Before reading: Wide Sargasso Sea, Jean Rhys You should read: Jane Eyre, Charlotte Brontë

Wide Sargasso Sea is one of the few direct “spin-off” novels that has become a classic in its own right. Though it is technically a prequel to Brontë’s novel, you should read it after, so its revelations (so to speak) of the madwoman in the attic hit you the hardest.

Before reading: Lavinia, Ursula K. LeGuin You should read: The Aeneid, Virgil

LeGuin’s most recent novel, the Locus Award-winning Lavinia, takes a minor character from The Aeneid and expands upon her life. But LeGuin also imagines Lavinia as conscious of her existence as being only in the poem of Virgil, which lends the whole thing a metafictional, or perhaps metahistorical air. In the book’s afterword, LeGuin writes, “The Trojan War was probably fought in the thirteenth century BC; Rome was founded, possibly, in the eighth, though there is no proper history of it for centuries after that. That Priam’s nephew Aeneas of Troy had anything at all to do with the founding of Rome is pure legend, a good deal of it invented by Vergil himself.” And so it goes.

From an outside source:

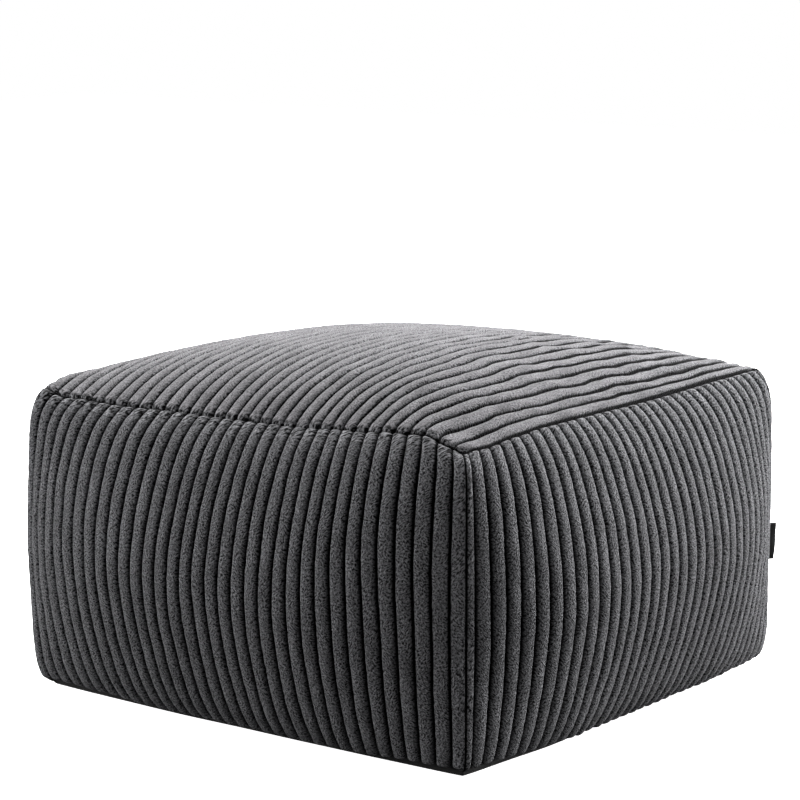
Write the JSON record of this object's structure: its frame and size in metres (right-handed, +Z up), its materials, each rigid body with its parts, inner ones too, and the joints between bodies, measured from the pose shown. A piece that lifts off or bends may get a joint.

Before reading: Gertrude and Claudius, John Updike You should read: Hamlet, William Shakespeare

The events of Updike’s freestanding novel are mostly a prequel to Shakespeare, though they progress into about Act I, scene ii of Hamlet. More importantly, Updike reaches back further than Shakespeare and into his sources for his characters, as if getting to the truth of them, at last. The result is, by all accounts, extraordinary. Richard Eder wrote in the NYT : “It is as if the stage characters had drifted from their roles to reflect other possibilities, becoming figures of appealingly layered intention. No doubt Updike reveres Shakespeare, but ”Gertrude and Claudius” is a proffered challenge. It is novel against drama: see what broader, deeper, richer texture can be achieved through fiction’s indeterminacy than through the dramatic determinacy of a figure on the stage. It is a courtly challenge: art against art.” The best kind of challenge there is.